Tonight is the night I’ve been waiting for all winter long.  Tonight we set our clocks ahead one hour for Daylight Savings Time.  This so totally rocks.  Heck (he he) no!  I do not like invisibly losing an hour of my life but I sooooo love the later light in the evenings. It is summer now…no matter what.   And I begin to live accordingly.  However, since I’m a bit slow in getting after some of my New Year’s Resolutions, I’m glad that according to others it is not really summer.  In any event, I informed Number 1 that she is now going to be walking home from work starting Monday.  She wasn’t so into that.

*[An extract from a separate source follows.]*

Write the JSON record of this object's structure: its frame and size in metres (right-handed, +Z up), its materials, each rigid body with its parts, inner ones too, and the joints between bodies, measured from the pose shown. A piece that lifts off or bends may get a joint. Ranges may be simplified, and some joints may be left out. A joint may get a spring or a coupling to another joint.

I was really into that.  Means I just gained a regular workout time!  Wahooo!!!  And, she needs the exercise anyway, not because she’s fat…she’s anything but…but fitness and endurance have not been her priority.  Now we start.

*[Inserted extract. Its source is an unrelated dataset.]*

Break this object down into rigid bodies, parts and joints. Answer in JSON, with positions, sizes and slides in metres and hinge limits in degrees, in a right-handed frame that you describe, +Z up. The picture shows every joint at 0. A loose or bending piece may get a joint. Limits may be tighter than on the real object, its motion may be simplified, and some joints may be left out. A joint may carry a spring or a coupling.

Life is looking up.  Not perfect, but definitely up from where I’ve been.  The district is not going to have to cut days out of the school year, I have several opportunities to earn extra income and not take a whole bunch extra time out of my life in the next two months and this is a good thing.  I still have 3 personal days I can use to attach to a weekend so I can get some work done around here.  Nice!  Debt is going down faster with every passing month and income is stable.  Cars are running and the house is not collapsing around me and I am incredibly grateful.  I also have a student teacher starting in my class on Monday.  Life so totally rocks!  I can focus on my other “professional development activities” while she is teaching class.  I’m rolling on the floor thinking how this is such a win-win for both of us.

I so think all of this deserves some solo hot tubbing in the nude!  Oh, wait, I didn’t really say that did I?  *blushes and smiles coyly* Naaa!  I’d never go hot tubbing nude, would I?????? 

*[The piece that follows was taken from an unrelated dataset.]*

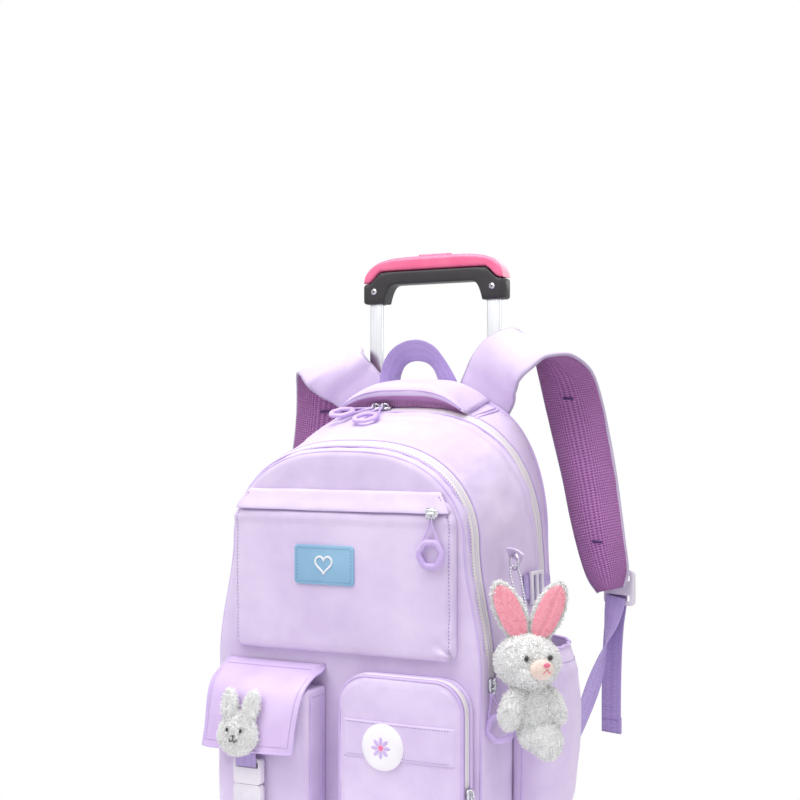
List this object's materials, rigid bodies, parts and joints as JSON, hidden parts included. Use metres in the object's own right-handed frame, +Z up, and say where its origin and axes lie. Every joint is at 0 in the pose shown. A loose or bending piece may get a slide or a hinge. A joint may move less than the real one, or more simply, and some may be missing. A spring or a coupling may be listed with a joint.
{
  "type": "wheeled backpack",
  "caption": "Child's soft school backpack with front and side pockets, shoulder straps and a plush charm, on a wheeled trolley frame with a telescopic handle.",
  "frame": {"origin": "on the floor plane, under the bag's middle, on the underside of the base's foot", "axes": "+X to the viewer's right from the front, -Y to the front, +Z up"},
  "size_m": [0.447, 0.3179, 0.6656],
  "materials": {
    "lilac_fabric": "satin",
    "flap_fabric": "satin",
    "spacer_mesh": "matte",
    "webbing": "ribbed",
    "zipper_tape": "woven",
    "plush": "fleecy",
    "label_fabric": "woven",
    "soft_rubber": "satin",
    "white_plastic": "gloss",
    "pink_plastic": "gloss",
    "black_plastic": "satin",
    "aluminium": "anodised",
    "chrome": "polished",
    "steel": "turned",
    "tyre": "matte"
  },
  "bodies": {
    "bag": {"main_compartment": "lilac_fabric", "front_compartment": "lilac_fabric", "back_panel": "spacer_mesh", "top_pad": "lilac_fabric", "upper_pocket": "lilac_fabric", "flap_pocket": "lilac_fabric", "flap": "flap_fabric", "zip_pocket": "lilac_fabric", "side_pocket_left": "lilac_fabric", "side_pocket_right": "lilac_fabric", "main_zipper": "zipper_tape", "front_zipper": "zipper_tape", "slit_zipper": "zipper_tape", "pocket_zipper": "zipper_tape", "grab_handle": "webbing", "shoulder_strap_right": "spacer_mesh", "shoulder_strap_left": "spacer_mesh", "side_strap": "webbing", "side_buckle": "white_plastic", "side_tab": "lilac_fabric", "side_ring": "chrome", "charm_chain": "chrome", "charm_rabbit": "plush", "flap_rabbit": "plush", "flap_webbing": "webbing", "buckle_plug": "white_plastic", "buckle_socket": "white_plastic", "pocket_webbing": "webbing", "label": "label_fabric", "badge": "white_plastic", "strap_lock_right": "white_plastic", "strap_tail_right": "webbing", "strap_webbing_right": "webbing", "strap_lock_left": "white_plastic", "strap_tail_left": "webbing", "strap_webbing_left": "webbing", "main_slider_left": "chrome", "main_pull_left": "soft_rubber", "main_slider_right": "chrome", "main_pull_right": "soft_rubber", "front_slider": "chrome", "front_pull": "soft_rubber", "slit_slider": "chrome", "slit_pull": "soft_rubber", "pocket_slider": "chrome", "outer_tube_left": "aluminium", "outer_tube_right": "aluminium", "frame_bracket": "black_plastic", "base": "black_plastic", "axle": "steel"},
    "handle": {"handle_tube_left": "aluminium", "handle_tube_right": "aluminium", "grip_core": "black_plastic", "grip_cover": "pink_plastic"},
    "button": {"grip_button": "pink_plastic"},
    "wheel_left": {"wheel_left": "black_plastic", "tyre_left": "tyre"},
    "wheel_right": {"wheel_right": "black_plastic", "tyre_right": "tyre"}
  },
  "joints": [
    {"name": "handle_slide", "type": "slide", "parent": "bag", "child": "handle", "axis": [0, 0, 1], "range_m": [-0.15, 0.19]},
    {"name": "button_press", "type": "slide", "parent": "handle", "child": "button", "axis": [0, 0, -1], "range_m": [0, 0.003], "stiffness_N_per_m": 400},
    {"name": "wheel_left_spin", "type": "hinge", "parent": "bag", "child": "wheel_left", "pos_m": [-0.119, 0.139, 0.032], "axis": [1, 0, 0], "continuous": true},
    {"name": "wheel_right_spin", "type": "hinge", "parent": "bag", "child": "wheel_right", "pos_m": [0.119, 0.139, 0.032], "axis": [1, 0, 0], "continuous": true}
  ]
}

You tell me.  Would I?  Should I? Sam I am?

A 1 Reisling Day

Random thoughts today with no time or energy to develop any of them.

I got the scoop from Mexico Friend on the moonlit first date.  Wow!  It’s a steamy one.  Watch for it in the next week.  I’m going to take time with that to make sure I get that just right. 

Mexico Friend and Husband showed me their pictures. Of course, they look like they are models for some travel magazine or something. And, yes, it was paradise.  It’s not fair that two people can be married that long and just as cute and as in love as when they had the moonlit first date.  I want that.  Is it too late for me.  I think it might be.  But I’ll write their story anyway and love every minute of it because it is such a happy story…and because they promised to have me over for Becks beer so they could tell me more stories. 

ReGifting Friend came to work really under the weather.  She is also very cute.  Makes me sick, even when she’s sick as a dog she looks great.  I hope she feels better.  She really is a trouper…and such a great friend…even though I’ve only known her a short time…she’s in my Friendship Hall of Fame for sure.

Good Company this weekend was great company, but I suspect he’s still searching.  It’s not anything he’s said, it is just that I get this vibe that well, maybe he’s only kinda sorta into me, but if something better came along then….sigh….

Taught a really crap lesson in math today and had a somewhat disrupted reading time today.  It exhausted me.  Not horrible in these areas today, but not my best performances ever either.

The plumbing in the kid’s bathroom is not only not repaired, it is now running like a small, steady steam.  Okay, here comes one more expense.  I sure hope not.

The kids left the dogs in the house today which always spells disaster and smells like it too.  I was not happy.  In addition, after millions of sessions explaining exactly what I expect from them each morning (pick up after yourself, specifically, do your own effing dishes) I came home to a sink full of dishes and dog disaster greeting my eyes and burning my nostrils.  I was not a happy camper when I arrived home.

On an up note, the entire bottle of Reisling that I downed tonight was absolutely delicious!

Yep, that’s how my day was…a one bottle Reisling day. 

Hey, all’s well that ends well right?